The Victorian government has rejected a floating gas terminal on the Mornington Peninsula on environmental grounds, raising questions about whether a proposed LNG dock in Newcastle will face a similar hurdle.
Victorian Planning Minister Richard Wynne ruled last week that the proposed AGL import terminal at Crib Point would have "unacceptable impacts" on Western Port Bay, which is listed on the international Ramsar register of significant wetlands.
The minister's decision referred to cold, chlorinated seawater discharges from the regasification process posing an environmental risk in the bay, which includes popular tourist destination Phillip Island and is frequented by fur seals, whales and dolphins.
Newcastle GasDock Company, a subsidiary of South Korean firm EPIK, plans to build a terminal in the Hunter River's South Channel, between the Kooragang Island coal loaders and the Tourle Street bridge.
An EPIK representative said in 2019 that its proposed gas terminal was similar in design to the now-rejected Victorian floating storage and regasification vessel.
The Hunter's lower estuary is also home to a Ramsar-listed habitat, Hunter Wetlands National Park, which straddles both sides of the South Channel about three kilometres upriver from the proposed gas terminal and is the largest wetland reserve within a single estuary in NSW.
Recent government monitoring identified the lower estuary as a "degraded ecosystem" due to largely unfettered industrial pollution in the 20th century, though it said water quality had improved since the BHP steelworks had closed.
The government last year declared the Newcastle gas terminal critical state infrastructure, which gives it high planning priority.
EPIK has not lodged an EIS yet for the Newcastle terminal but announced in October that it planned to add LNG bunkering to the proposed $589 million dock to supply gas as a fuel to the commercial shipping and cruise ship industries.
"The Port of Newcastle, which welcomes more than 2000 ship visits each year, and other nearby ports including Sydney represent high-potential LNG bunker fuel markets with steady and significant marine traffic," the company said.
"The cruise industry in particular has distinguished itself as a major early adopter of LNG as a marine fuel, and EPIK expects that the Sydney Harbour cruise sector, with over 300 annual cruise ship port calls, could require more than a quarter of a million tonnes of LNG annually over the coming years.
"Similarly, bulk carriers, which make up a significant portion of Port of Newcastle marine traffic, could generate considerable new demand for LNG bunker fuel in the region over the coming years."
EPIK said last year that it would make an investment decision about the gas dock in the first half of 2021.

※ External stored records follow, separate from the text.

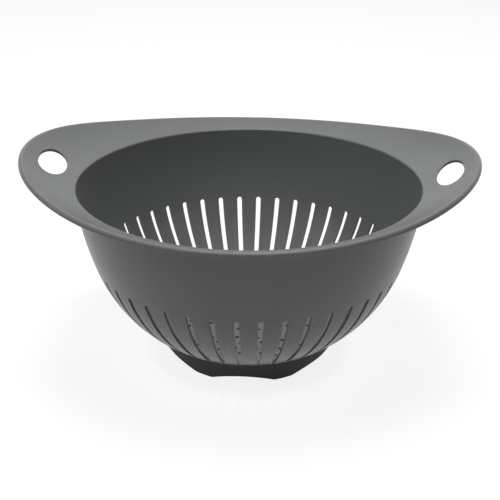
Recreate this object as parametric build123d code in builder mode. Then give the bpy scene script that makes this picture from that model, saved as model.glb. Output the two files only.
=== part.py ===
from build123d import *
from math import cos, degrees, radians, sin, sqrt, tan
import os

# A colander: one moulded bowl with its rim, handles, slots and drain holes,
# and a separate non-slip foot ring under it. Millimetres, +Z up, the handles
# along X, the origin on the floor under the middle of the bowl.

# Bowl wall: its line from the opening down, in arcs with their turns in degrees
wall = 2.0
opening_radius = 129.8
wall_lean = 6.0
upper_wall_radius = 260.0
upper_wall_turn = 13.2
lower_wall_radius = 118.0
lower_wall_turn = 35.3
knuckle_radius = 63.0
base_height = 12.5

# Rim flange: one rising bend, its slope at the opening steeper towards the handles
flange_handle_angle = 21.4
flange_side_angle = 15.2
flange_bend_radius = 115.0
flange_root_radius = 0.6
opening_edge_radius = 1.2

# Outline of the rim seen from above, and its down-turned lip
handle_reach = 41.1
side_reach = 19.0
rim_tip_turn = 41.8
rim_tip_steps = 6
rim_side_steps = 9
lip_depth = 4.1
lip_edge_share = 0.52
lip_lower_edge_share = 0.35
cut_overrun = 10.0

# Hand holes
hand_hole_inset = 20.9
hand_hole_half_width = 9.4
hand_hole_half_length = 22.0
hand_hole_edge_radius = 0.5

# Drain slots in the wall
slot_count = 44
slot_top_depth = 57.9
slot_seam_rise = 0.3
slot_top_width = 4.0
slot_bottom_width = 3.6

# Drain holes in the base
drain_hole_radius = 1.6
drain_ring_count = 6
drain_holes_per_ring = 6
drain_field_margin = 6.0

# Foot ring, and the rib of the bowl that stands in it
foot_edge_reach = 0.7
foot_edge_rise = 0.9
foot_taper = 14.8
foot_wall = 3.0
foot_channel = 6.8
foot_collar_wall = 2.4
foot_fit_gap = 0.15
foot_edge_radius = 0.8
web_clearance = 0.6
web_thickness = 2.4
rib_gap = 0.6
rib_thickness = 3.0
arch_count = 6
arch_rise = 7.5
arch_half_angle = 23.4
arch_end_radius = 6.0

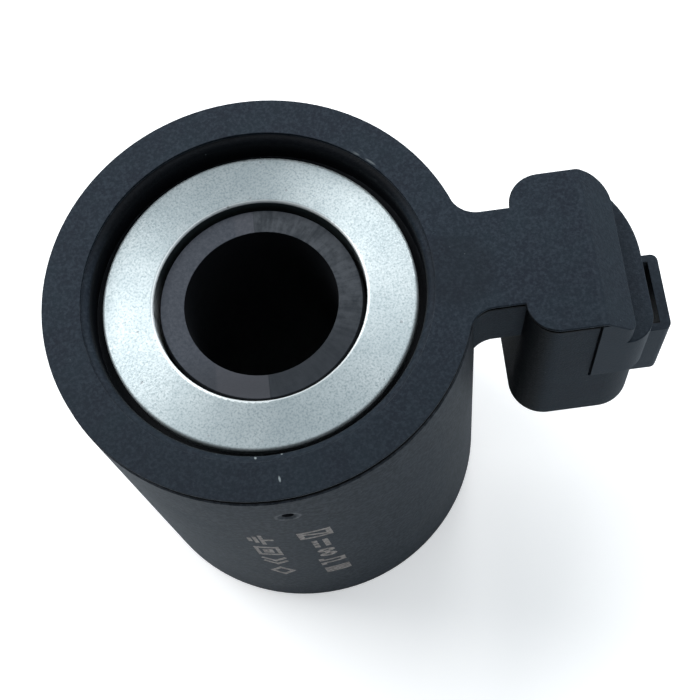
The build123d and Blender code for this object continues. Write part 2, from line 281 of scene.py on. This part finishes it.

The NSW Independent Planning Commission has since approved Santos' coal seam gas field at Narrabri, a potential market rival for the Newcastle import terminal.
The Newcastle terminal would take about a year to build and could be open by late 2022.
The Australian Industrial Energy consortium won NSW government approval for a floating liquefied natural gas import terminal in Port Kembla two years ago.
The environmental impact statement prepared for AIE said "deterioration of water quality through increased turbidity, mobilisation of contaminants and seawater releases" could affect "marine ecology values".
The Newcastle Herald approached EPIK for comment on the Victorian decision.